Community

‘Your Honor, don’t send that child to jail, give him to us’

alt logoRamsey County JDAI Stakeholder Committee: August 18, 2015. Agenda: The next JDAI focus?

Brief background — JDAI stands for Juvenile Detention Alternative Initiative. In 2005, community elders recognized secure detention (kiddy jail) as the entry gate to prison pipelines and mobilized an attack with phenomenal and measurable success. In short they said, “Instead of jailing low level juvenile offenders, let community serve as an alternative.” The annual intake plummeted in the Ramsey County juvenile detention by 70 percent in just five years. Yes, between 2005 and 2010, Ramsey County Juvenile detention dropped from more than 4,000 children per year to less than 1,000, with no corresponding increase in juvenile crime.

However, a multiplicity of issues still loom. The Aug. 18 JDAI meeting addressed the future and focus of JDAI, including whether it should continue to exist at all.

Profound community elevated the stakes, raising the bar, asking the questions, “Does legitimacy exist in police, probation and courts.”

The community was seeking reform, beginning at police contact to juvenile intake, extending beyond the magic 18-candle birthday cake. What should reform look like? Where does it start? Whose responsibility is it? Is finger pointing enough? Does it start with me and you, or is reform a team sport?

Tension in the room was thicker than pea soup, no, potato soup. But there was no shouting, chants, slogans, or venting. Community activist, parents, voters, and taxpayers filtered into the room, soberly about the business at hand.

A hush was in the room. Two figures approached the front of the room, and took the mic. Laura La Blanc and Russel Balenger introduced the Juvenile Justice Reform Coalition, then delivered a data driven researched based power point, offering voices of 77 people interviewed.

“We are individuals who have experienced local policing and the court system first hand. We are an expanding agency of individual partners who share experience as victims, offenders, defendants, prosecuted, convicted, incarcerated, etc. We exist to mobilize, inform, and include the community voice.”

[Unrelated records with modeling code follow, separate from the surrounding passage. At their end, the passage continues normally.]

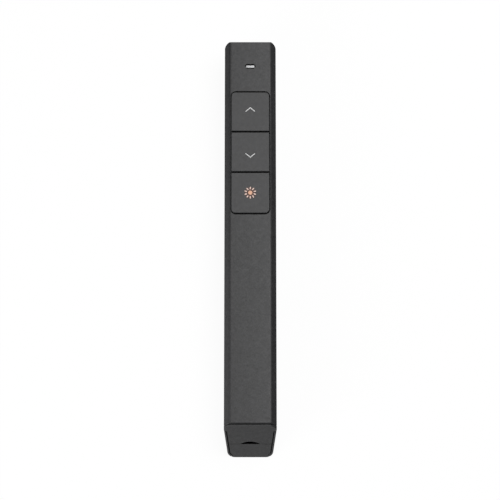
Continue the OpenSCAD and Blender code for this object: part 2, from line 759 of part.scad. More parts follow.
module switch_cover(k) color(steel) difference() {
    switch_block(k, 0, board_top + seat_fit, cover_top);
    switch_block(k, cover_t, board_top - over, cover_top - cover_t);
    translate([0, key_y(k), board_top]) cylinder(r = plunger_r + 2 * seat_fit, h = over);
}

module switch_base_up() switch_base(0);
module switch_base_down() switch_base(1);
module switch_base_laser() switch_base(2);
module switch_dome_up() switch_dome(0);
module switch_dome_down() switch_dome(1);
module switch_dome_laser() switch_dome(2);
module switch_plunger_up() switch_plunger(0);
module switch_plunger_down() switch_plunger(1);
module switch_plunger_laser() switch_plunger(2);
module switch_cover_up() switch_cover(0);
module switch_cover_down() switch_cover(1);
module switch_cover_laser() switch_cover(2);

// ---- Laser module ----

lead_r = 0.23;
lead_pitch = 1.1;
lead_y = laser_y0 - 1.6;
diode_flange_t = 1.2;
diode_can_r = 1.6;
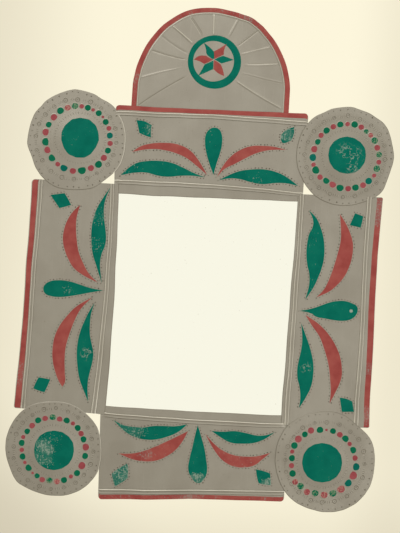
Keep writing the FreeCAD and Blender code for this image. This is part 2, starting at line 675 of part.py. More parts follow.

Feedback indicated that community does not call police due to fear that police will turn on them, and blame them. It is not safe to speak up. Children are taking plea agreements, without parents or attorneys present, without fully understanding the long-term collateral damage and consequences of over criminalizing. People take plea agreements because it is too risky not to do so. Police and courts are dehumanizing, traumatizing, and breaking communities. When we are guilty the punishment is too severe. When we are innocent we cannot defend ourselves. When we are victims we get blamed and crimes against us are not solved.

Additional concerns included continued use of criminal cells for runaway children and status offenders, existing alternatives lack inspiration, quality and nourishment envisioned by ATD Goals.

Specific requests were listed as a prosecutorial discretion study seeking restorative practices, law enforcement return to principals of community policing (meaning problem solving with community) towards public tranquility, that police use force only when necessary, and only to the extent necessary and law enforcement develop clear and comprehensive de-escalation policies and procedures once a threat is neutralized.

The elected, and appointed officials in the room elevated the occasion to a problem solving think-tank, rising above and beyond an “us against them” situation. Judge George Stephens, Judge Michael Clark, Ramsey County Atty. Jon Choi, Police Chief Tom Smith, County Commissioners Mary Jo McGuire, Victoria Reinhardt and Toni Carter all listened attentively and participated generously. The exchange consisted of thoughtful questions, insightful pushbacks, and rebuttals. The spirit in the room was that of deep genuine concern about the lives, future and freedom of the constituency. Everyone stayed at the table. No one took their toys, stormed out, slamming the door.

For many, distrust of those we pay to protect us, and fear of retaliation is the paramount issue. Others expressed concern of “overkill” when use of deadly force is justified.

To their credit, the officials were gracious, agreeing to craft a rough draft response for the next quarterly JDAI Stakeholder Meeting (date to be determined).

Don’t get me wrong. Feathers were ruffled as expected. But everyone acclimated to the discomfort in the room and pressed onward, and muscled through the tuff stuff. Attendees appeared a little rattled; some irritated. But feedback on both sides was that this was the most fruitful JDAI meeting in years.